Reference: `apps/server/src/services/container.ts` and `apps/server/src/main.ts`.

### Recipe F — Per-runtime sub-containers (browser extensions)

MV2/MV3 isolate runtimes (background/service worker vs. content script vs. popup). Each runtime is its own process and **cannot share an Inversify container instance**. Create a dedicated composition root per runtime:

- `bootstrap-<ext>-sw.ts` / `bootstrap-<ext>-bg.ts` — the worker/background context
- `bootstrap-<ext>-tab.ts` — the content-script context

Each bootstrap calls `createCore<Name>Container()` and wires the adapters appropriate for that runtime (e.g. browser-side logger in tabs, error-stream logger in server).

Reference: `apps/m3/src/bootstrap-mbk-sw.ts` and `apps/m3/src/bootstrap-mbk-tab.ts`.

## Decision Guide

### Which package prefix?

1. Defines domain behavior or a port? → `core-*`
2. External entrypoint that calls into the core? → `*-driving-*`
3. Implementation the core calls outward to? → `*-driven-*`
4. Shared mixin/util consumed by multiple adapters? → `helper-*`
5. Pure type contract with no runtime? → add to `types`

### Which logger adapter?

- Node/server process where stdout is reserved for protocol traffic → `DrivenLoggerFactoryConsolaError` (writes to stderr)
- Browser/extension runtime → `DrivenLoggerFactoryConsolaBrowser`

### `Symbol` vs `Symbol.for`?

- Default: `Symbol("Name")` — unique per module instance, fine for normal use
- `Symbol.for("Name")` — only when the token must match across independent bundles/realms

## Gotchas

- **Adapter → core, not adapter → types.** If a port exists, import its symbol from the owning `core-*` package.
- **No shared containers across extension runtimes.** SW and each tab get their own.
- **Multi-token aliasing**: binding one class to two tokens with `.to(Class)` twice produces **two singletons**. If you need a single instance resolvable under multiple tokens, bind once, then alias with `.toService(otherToken)` (or bind `.toConstantValue(instance)`).
- **Injecting `Container` itself** is possible (useful for lazy resolution inside routers/factories) but tightly couples the consumer to Inversify.

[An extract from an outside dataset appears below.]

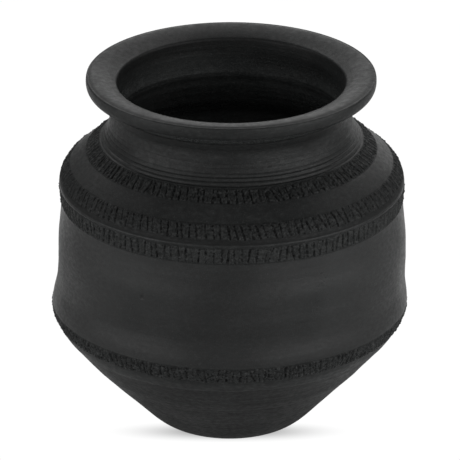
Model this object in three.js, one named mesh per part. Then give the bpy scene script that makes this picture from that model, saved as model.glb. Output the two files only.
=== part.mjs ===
// A hand-thrown black clay pot with a flared rim, a waisted neck, a ridged shoulder,
// a straight belly, impressed clay strips and a cone-shaped lower wall.
//
// The pot is built as a potter builds it: thrown wall sections stacked on a floor disc,
// with an applied strip pressed into a rebate over each joint between two sections.
// Millimetres, +Z up, origin at the centre of the foot.

import * as THREE from "three";

// Driving sizes
const FOOT_RADIUS = 46;
const FOOT_CURVE = { radius: 52.5, height: 1.5 };
const FOOT_EDGE = { radius: 59, height: 9 };
const CONE_TOP = { radius: 97, height: 48 };
const CONE_CURVE = { radius: 108.5, height: 61 };
const WIDEST = { radius: 124.5, height: 88 };
const SHOULDER_RIDGE = { radius: 120.4, height: 177 };
const NECK_WAIST = { radius: 83.5, height: 230 };
const RIM = { radius: 100.8, height: 257, thickness: 9 };
const MOUTH = { radius: 79.3, height: 249.8 };
const BORE = { top: 78.4, bottom: 77.6, rolled: 77, rollHeight: 225.6, openHeight: 222 };
const WALL = 7;
const FLOOR = { thickness: 9, dish: 0.8, dishWidth: 8 };

// Applied strips, each from its lower edge to its upper edge
const LOWER_STRIP = { bottom: 76, top: 88.5 };
const UNDER_RIDGE_STRIP = { bottom: 164, top: 176.5 };
const RIDGE_COIL = { bottom: 176.5, top: 182 };
const SHOULDER_STRIP = { bottom: 182, top: 191.8 };
const NECK_STRIP = { bottom: 201.3, top: 209.4 };
const STRIP_DEPTH = 2.6;
const STRIP_PROUD = 0.5;
const STRIP_EASE = 0.8;

// The ridge coil's face, as heights above its lower edge and offsets from the wall
const RIDGE_CREST = { rise: 0.5, proud: 1 };
const RIDGE_HOLLOW = { start: 1.8, end: 3.6, depth: 0.3 };

// Joints between the thrown sections
const FLOOR_JOINT = 14;
const BELLY_JOINT = 84;
const SHOULDER_JOINT = 170;
const NECK_JOINT = 205.5;
const RIM_JOINT = 238;

const SEAM = 0.3;
const TURN_SEGMENTS = 48;
const OUTLINE_SAMPLES = 600;
const SLOPE_REACH = 1.5;
const REBATE_STEPS = 2;
const STRIP_STEPS = 4;
const WALL_STEPS = 4;
const FOOT_STEPS = 5;
const NECK_STEPS = 5;
const RIM_STEPS = 4;

// The outer outline of the bare wall, from the foot up to the underside of the rim.
// x is the radius and y is the height.
function wallOutline() {
  const at = (radius, height) => new THREE.Vector2(radius, height);
  const path = new THREE.Path();
  path.moveTo(FOOT_RADIUS, 0);
  path.quadraticCurveTo(FOOT_CURVE.radius, FOOT_CURVE.height, FOOT_EDGE.radius,
    FOOT_EDGE.height);
  path.lineTo(CONE_TOP.radius, CONE_TOP.height);
  path.bezierCurveTo(CONE_CURVE.radius, CONE_CURVE.height, WIDEST.radius - 1, 74.5,
    WIDEST.radius, WIDEST.height);
  path.splineThru([at(124, 93.5), at(122, 106), at(121.6, 124), at(120, 152),
    at(119.8, 165), at(SHOULDER_RIDGE.radius, SHOULDER_RIDGE.height)]);
  path.splineThru([at(119.3, 182), at(112.7, 191.8), at(101.6, 201.3), at(92, 209.4),
    at(86, 219), at(NECK_WAIST.radius, NECK_WAIST.height), at(85, RIM_JOINT)]);
  return path.getSpacedPoints(OUTLINE_SAMPLES);
}

const OUTLINE = wallOutline();

// The radius of the outline at one height.
function outlineRadius(height) {
  const found = OUTLINE.findIndex((point) => point.y >= height);
  const next = found < 0 ? OUTLINE.length - 1 : Math.max(found, 1);
  const upper = OUTLINE[next];
  const lower = OUTLINE[next - 1];
  return THREE.MathUtils.mapLinear(height, lower.y, upper.y, lower.x, upper.x);
}

// The place on the outline at one height, moved inwards, square to the wall.
function skinPoint(height, inset) {
  const below = Math.max(height - SLOPE_REACH, 0);
  const above = Math.min(height + SLOPE_REACH, RIM_JOINT);
  const along = new THREE.Vector2(outlineRadius(above) - outlineRadius(below), above - below);
  const inwards = new THREE.Vector2(-along.y, along.x).normalize();
  return new THREE.Vector2(outlineRadius(height), height).addScaledVector(inwards, inset);
}

// A run of points up the wall between two heights, at one inset.
function skin(bottom, top, inset, steps) {
  return Array.from({ length: steps + 1 }, (_, i) => {
    return skinPoint(THREE.MathUtils.lerp(bottom, top, i / steps), inset);
  });
}

// A closed ring turned about +Z from a profile of (radius, height) points,
// given anticlockwise: up the outside and down the inside.
function turned(points) {
  const closed = [...points, points[0].clone()];
  const geometry = new THREE.LatheGeometry(closed, TURN_SEGMENTS);
  geometry.rotateX(Math.PI / 2);
  return geometry;
}

// A thrown wall section. Where a strip crosses it, its outside is cut back to a rebate.
function wallSection(bottom, top, rebates, steps) {
  const low = bottom + SEAM / 2;
  const high = top - SEAM / 2;
  const outside = [];
  let height = low;
  for (const rebate of rebates) {
    const start = Math.max(rebate.bottom - SEAM, low);
    const end = Math.min(rebate.top + SEAM, high);
    if (start > height) {
      outside.push(...skin(height, start, 0, steps));
    }
    outside.push(...skin(start, end, STRIP_DEPTH + SEAM, REBATE_STEPS));
    height = end;
  }
  if (height < high) {
    outside.push(...skin(height, high, 0, steps));
  }
  const inside = skin(low, high, WALL, steps).reverse();
  return turned([...outside, ...inside]);
}

// A flat strip of clay pressed into its rebate, with its two outer corners eased.
function appliedStrip(strip) {
  const back = skin(strip.bottom, strip.top, STRIP_DEPTH, STRIP_STEPS).reverse();
  return turned([
    skinPoint(strip.bottom, 0),
    ...skin(strip.bottom + STRIP_EASE, strip.top - STRIP_EASE, -STRIP_PROUD, REBATE_STEPS),
    skinPoint(strip.top, 0),
    ...back,
  ]);
}

// The thin coil of the ridge: a sharp crest low down and a hollow above it.
function ridgeCoil() {
  const bottom = RIDGE_COIL.bottom + SEAM;
  const top = RIDGE_COIL.top - SEAM;
  return turned([
    skinPoint(bottom, -STRIP_PROUD),
    skinPoint(bottom + RIDGE_CREST.rise, -RIDGE_CREST.proud),
    skinPoint(bottom + RIDGE_HOLLOW.start, RIDGE_HOLLOW.depth),
    skinPoint(bottom + RIDGE_HOLLOW.end, RIDGE_HOLLOW.depth),
    skinPoint(top, 0),
    ...skin(bottom, top, STRIP_DEPTH, 1).reverse(),
  ]);
}

// The floor: a slightly dished disc with the rolled foot edge.
function floorDisc() {
  const high = FLOOR_JOINT - SEAM / 2;
  const edge = skin(0, high, 0, FOOT_STEPS);
  const inner = skinPoint(high, WALL);
  const profile = [
    new THREE.Vector2(0, 0),
    ...edge,
    inner,
    new THREE.Vector2(inner.x - FLOOR.dishWidth, FLOOR.thickness + FLOOR.dish),
    new THREE.Vector2(0, FLOOR.thickness),
  ];
  const geometry = new THREE.LatheGeometry(profile, TURN_SEGMENTS);
  geometry.rotateX(Math.PI / 2);
  return geometry;
}

// The everted rim: a thick flange with a rolled lip, a face that steepens towards the
// mouth, a crisp inner edge and a nearly straight bore.
function rimFlange() {
  const low = RIM_JOINT + SEAM / 2;
  const start = skinPoint(low, 0);
  const lipLow = RIM.height - RIM.thickness;
  const lipHigh = RIM.height - RIM.thickness / 2;
  const outline = new THREE.Path();
  outline.moveTo(start.x, low);
  outline.bezierCurveTo(start.x + 2.6, low + 4.2, RIM.radius - 8, lipLow - 3.4,
    RIM.radius - 2.6, lipLow - 1.4);
  outline.quadraticCurveTo(RIM.radius, lipLow, RIM.radius, lipHigh);
  outline.quadraticCurveTo(RIM.radius, RIM.height, RIM.radius - 4, RIM.height);
  outline.quadraticCurveTo(RIM.radius - 12.5, RIM.height - 0.3, MOUTH.radius + 1.3,
    MOUTH.height + 2.9);
  outline.quadraticCurveTo(MOUTH.radius, MOUTH.height + 2.2, MOUTH.radius, MOUTH.height);
  outline.lineTo(BORE.top, low);
  return turned(outline.getPoints(RIM_STEPS));
}

// The neck: its outside follows the outline, and its bore is nearly straight down to a
// rolled foot, where it opens into the shoulder.
function neckCollar() {
  const low = NECK_JOINT + SEAM / 2;
  const high = RIM_JOINT - SEAM / 2;
  const rebateTop = NECK_STRIP.top + SEAM;
  return turned([
    ...skin(low, rebateTop, STRIP_DEPTH + SEAM, 1),
    ...skin(rebateTop, high, 0, NECK_STEPS),
    new THREE.Vector2(BORE.top, high),
    new THREE.Vector2(BORE.bottom, NECK_WAIST.height - 1),
    new THREE.Vector2(BORE.rolled, BORE.rollHeight),
    ...skin(low, BORE.openHeight - WALL / 2, WALL, REBATE_STEPS).reverse(),
  ]);
}

const black = (roughness, shade) => new THREE.MeshStandardMaterial({
  color: new THREE.Color(shade, shade * 1.02, shade * 1.02),
  roughness,
  metalness: 0,
});

const thrownClay = black(0.72, 0.028);
const impressedClay = black(0.85, 0.022);

const pot = new THREE.Group();
pot.name = "black_clay_pot";

function addPiece(name, geometry, clay) {
  const piece = new THREE.Mesh(geometry, clay.clone());
  piece.name = name;
  pot.add(piece);
}

addPiece("floor_disc", floorDisc(), thrownClay);
addPiece("lower_wall", wallSection(FLOOR_JOINT, BELLY_JOINT, [LOWER_STRIP], WALL_STEPS),
  thrownClay);
addPiece("belly_wall", wallSection(BELLY_JOINT, SHOULDER_JOINT,
  [LOWER_STRIP, { bottom: UNDER_RIDGE_STRIP.bottom, top: SHOULDER_JOINT }], WALL_STEPS),
  thrownClay);
addPiece("shoulder_wall", wallSection(SHOULDER_JOINT, NECK_JOINT,
  [{ bottom: SHOULDER_JOINT, top: SHOULDER_STRIP.top }, NECK_STRIP], WALL_STEPS - 1),
  thrownClay);
addPiece("neck_collar", neckCollar(), thrownClay);
addPiece("rim_flange", rimFlange(), thrownClay);
addPiece("lower_strip", appliedStrip(LOWER_STRIP), impressedClay);
addPiece("under_ridge_strip", appliedStrip(UNDER_RIDGE_STRIP), impressedClay);
addPiece("ridge_coil", ridgeCoil(), thrownClay);
addPiece("shoulder_strip", appliedStrip(SHOULDER_STRIP), impressedClay);
addPiece("neck_strip", appliedStrip(NECK_STRIP), impressedClay);

export default pot;
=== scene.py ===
"""Looks for the black clay pot: fine turned walls, impressed strips, matte smoke-fired clay.

Every piece is cut from one outer skin and one inner skin. The skins follow the pot's
outlines, and hand-made marks (turning lines, grooves, dashes, pits) move them in or out.
Neighbouring pieces share the skin where they meet, so the fired joints stay closed.
Outlines and marks are in millimetres. Meshes, lights and the camera are in metres.
"""
import math

import bpy
import numpy as np
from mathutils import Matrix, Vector


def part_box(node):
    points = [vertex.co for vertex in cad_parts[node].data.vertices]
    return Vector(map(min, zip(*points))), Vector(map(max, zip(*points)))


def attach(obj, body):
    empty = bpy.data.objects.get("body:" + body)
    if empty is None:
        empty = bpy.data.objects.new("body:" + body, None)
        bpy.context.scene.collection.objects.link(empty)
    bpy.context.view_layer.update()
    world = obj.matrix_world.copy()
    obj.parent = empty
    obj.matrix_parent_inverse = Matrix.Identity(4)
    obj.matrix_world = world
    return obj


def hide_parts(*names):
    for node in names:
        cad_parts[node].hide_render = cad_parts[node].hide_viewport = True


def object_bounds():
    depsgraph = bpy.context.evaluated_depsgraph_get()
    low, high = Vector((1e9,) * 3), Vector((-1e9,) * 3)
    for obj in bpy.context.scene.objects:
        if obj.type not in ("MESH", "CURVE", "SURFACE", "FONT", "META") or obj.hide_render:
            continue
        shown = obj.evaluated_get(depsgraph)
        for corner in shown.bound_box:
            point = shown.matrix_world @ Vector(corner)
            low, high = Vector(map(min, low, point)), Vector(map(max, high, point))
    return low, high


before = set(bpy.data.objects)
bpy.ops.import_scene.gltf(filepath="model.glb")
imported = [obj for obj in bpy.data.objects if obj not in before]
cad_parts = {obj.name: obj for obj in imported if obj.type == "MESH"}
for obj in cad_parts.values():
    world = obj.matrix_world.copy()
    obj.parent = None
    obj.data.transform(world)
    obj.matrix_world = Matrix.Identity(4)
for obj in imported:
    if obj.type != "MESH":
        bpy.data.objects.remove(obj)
cad_low, cad_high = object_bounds()

MM = 0.001
TURN = 2 * math.pi
STRIP_AROUND = 1800
WALL_AROUND = 900
COARSEN = 1.0
OUTLINE_STEP = 0.1


# ------------------------------------------------------------ sizes, in mm
def heights(node):
    """Lowest and highest z of a CAD node."""
    low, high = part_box(node)
    return low.z / MM, high.z / MM


def radius_of(node):
    """Largest radius of a CAD node."""
    low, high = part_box(node)
    return (high.x - low.x) / 2 / MM


TOP = cad_high.z / MM
WIDEST = radius_of("lower_strip")
RIM = radius_of("rim_flange")
RIDGE_ROUNDING = 0.5
RIDGE = radius_of("ridge_coil") - RIDGE_ROUNDING
RIM_JOINT = heights("rim_flange")[0]
LOWER_STRIP = heights("lower_strip")
UNDER_STRIP = heights("under_ridge_strip")
RIDGE_COIL = (UNDER_STRIP[1], 182.0)
SHOULDER_STRIP = (RIDGE_COIL[1], 191.8)
NECK_STRIP = (201.3, 209.4)
FLOOR_JOINT = 14.0
BELLY_JOINT = 84.0
SHOULDER_JOINT = 170.0
NECK_JOINT = 205.5
RIM_THICKNESS = 9
LIP_LOW = TOP - RIM_THICKNESS
WALL = 7.0
FLOOR = 9.0
FOOT = 46.0
WAIST = 83.5
UNDER_RIM = 85.0
MOUTH = 79.3
BORE_TOP = MOUTH - 0.9
BORE = 77.6
MOUTH_CREST = (MOUTH + 1.3, TOP - 4.3)
MOUTH_FOOT = (MOUTH, TOP - 7.2)
STRIP_DEPTH = 2.6
SEAM = 0.3
REBATE = STRIP_DEPTH + SEAM
# The rings stop this far from the axis, where a cap closes them
CAP_RADIUS = 0.5
CAP_GAP = 0.3
# Length of the rim's face, where the outside has stopped rising
RIM_FACE = 20


# ------------------------------------------------------------ the outlines
def line(a, b):
    return np.linspace(a, b, 40)


def bend(*points):
    """A Bezier curve of three or four (radius, height) points."""
    t = np.linspace(0, 1, 80)[:, None]
    level = [np.array(p, float) * np.ones_like(t) for p in points]
    while len(level) > 1:
        level = [a * (1 - t) + b * t for a, b in zip(level, level[1:])]
    return level[0]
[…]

Avoid unless lazy resolution is a hard requirement.
- **`ext-e2e-test-app` and `ext-e2e` intentionally do not use DI.** Don't retrofit them.
- **`types` is runtime-free.** Never add `@injectable` classes or Symbols there.

## Checklists

### New port

- [ ] File under `core-*/src/{input,output}-ports/`
- [ ] `export interface XxxPort` and `export const XxxPort = Symbol("XxxPort")` share a name
- [ ] Re-exported from `core-*/src/index.ts`
- [ ] Consumers use `@inject(XxxPort) private foo: XxxPort`

### New driven adapter

- [ ] Package named `<context>-driven-<capability>`
- [ ] Depends on the owning `core-*` package (not `types`) for the port
- [ ] Class marked `@injectable()`
- [ ] Implements the port interface
- [ ] Provides `static setupContainer(container, serviceIdentifier?)`
- [ ] No imports from sibling adapter packages

### New driving adapter

- [ ] Package named `<context>-driving-<capability>`
- [ ] Constructor injects input-port symbols via `@inject(...)`
- [ ] Provides `static setupContainer(container)` that registers the class with `.toSelf()`
- [ ] Exposes a public entrypoint method (e.g. `start`, `initMcpServer`)

### New app wiring

- [ ] `createCore<Name>Container()` called first
- [ ] All required driven adapters registered via their `setupContainer`
- [ ] All driving adapters registered via their `setupContainer`
- [ ] `main.ts` / bootstrap imports `reflect-metadata` at the top
- [ ] Entry resolves via `container.get(DrivingAdapter)` and invokes its entrypoint

## Reference File Index

Real examples in this repo. Open these when implementing a recipe — they are the source of truth.

### Port definitions
- `packages/core-server/src/output-ports/logger-factory.ts` — minimal output port
- `packages/core-server/src/output-ports/extension-channel-provider.ts`
- `packages/core-server/src/input-ports/server-tool-calls.ts`
- `packages/core-extension/src/output-ports/browser-driver.ts`
- `packages/core-extension/src/output-ports/server-channel-provider.ts`
- `packages/core-extension/src/input-ports/` — additional input ports

### Core container factories
- `packages/core-server/src/utils/create-core-server-container.ts`
- `packages/core-extension/src/utils/create-core-extension-container.ts`

### Use cases
- `packages/core-server/src/core/server-tool-calls.ts` — `@injectable` use case with `@inject`

### Driven adapter examples
- `packages/driven-logger-factory/src/services/consola.ts` — `setupContainer` at ~line 287
- `packages/server-driven-trpc-channel-provider/src/services/server-driven-trpc-channel-provider.ts` — `setupContainer` at ~line 248 (also demonstrates transient scope and Container-as-dependency)
- `packages/extension-driven-browser-driver/`
- `packages/extension-driven-server-channel-provider/`

### Driving adapter examples
- `packages/server-driving-mcp-server/src/services/server-driving-mcp-server.ts` — `setupContainer` at ~line 103
- `packages/extension-driving-trpc-controller/`

### App composition roots
- `apps/server/src/services/container.ts` + `apps/server/src/main.ts` — server
- `apps/m3/src/bootstrap-mbk-sw.ts` + `apps/m3/src/bootstrap-mbk-tab.ts` — MV3 extension
- `apps/m2/src/bootstrap-mbk-bg.ts` + `apps/m2/src/bootstrap-mbk-tab.ts` — MV2 extension

### Helpers / shared
- `packages/helper-base-extension-channel-provider/`
- `packages/helper-extension-keep-alive/`
- `packages/core-utils/` — shared library code (not a hexagon; no ports)
- `packages/types/` — pure type contracts, no DI